Notes et post-scriptum
1. "Je suis bien aise que vous êtes arrivé au même projet que je vous présentais chez Lavigerie", écrira le P. Jérôme le 9 septembre. Dès le départ, les Résurrectionistes ont voulu se réserver l'apostolat parmi les Bulgares et le P. d'Alzon leur laissa le champ libre, comme le confirme encore la dernière phrase de notre lettre. Puisqu'il faut s'en prendre "au schisme photien tout entier", le P. d'Alzon trouve tout naturel que, dans la division des tâches, les Bulgares soient réservés aux Pères polonais.
2. P. Jean-Xavier Gagarin S.I. (1814-1882).

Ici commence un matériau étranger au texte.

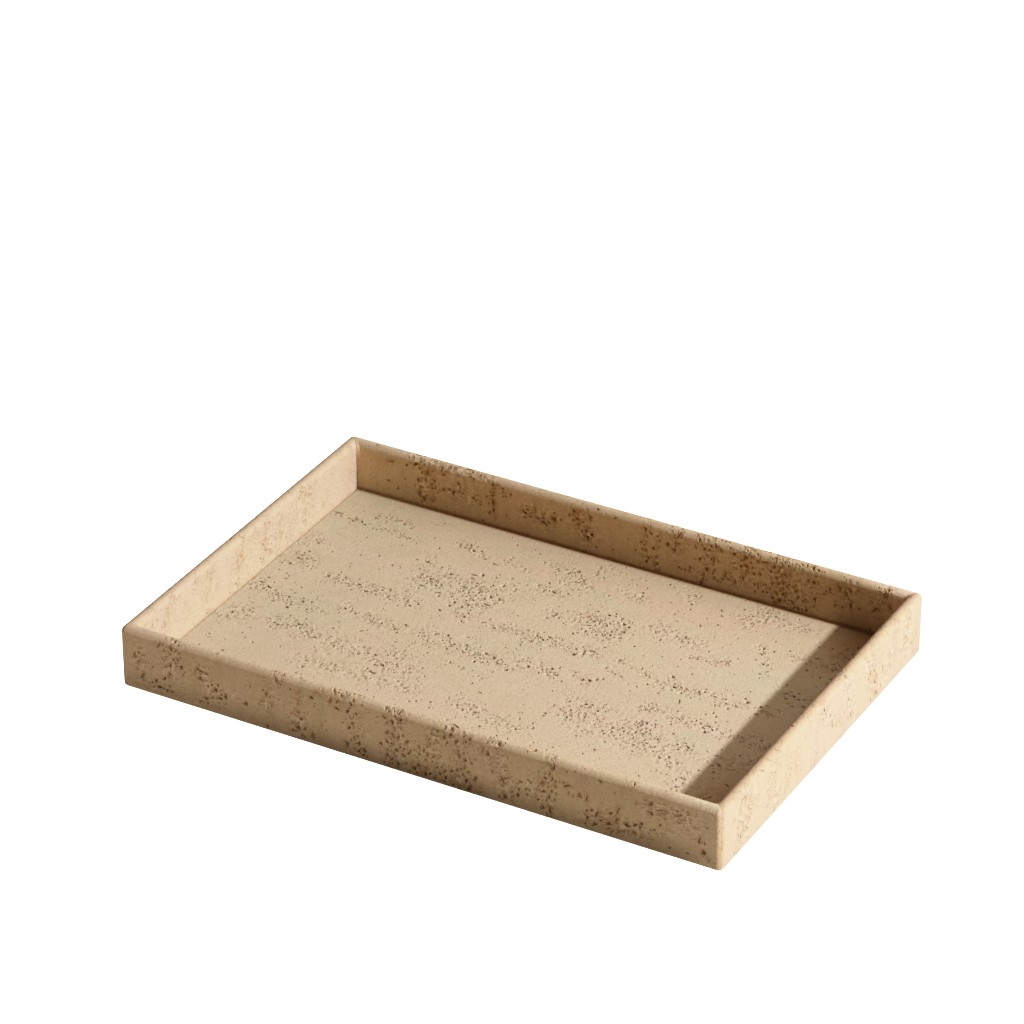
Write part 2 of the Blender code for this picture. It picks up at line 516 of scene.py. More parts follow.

Russe de naissance, il se convertit au catholicisme en 1842, entra dans la Compagnie de Jésus et consacra sa vie au rapprochement de l'Eglise catholique et des Eglises orthodoxes et spécialement slaves. Il fut l'un des fondateurs en 1857 de la revue *Etudes*.
3. Le 16 juillet, M. Boré, supérieur du collège de Bébek, avait demandé au P. d'Alzon d'envoyer un prêtre à Salonique: il y aiderait les Lazaristes tout en apprenant les langues et en se préparant à sa mission.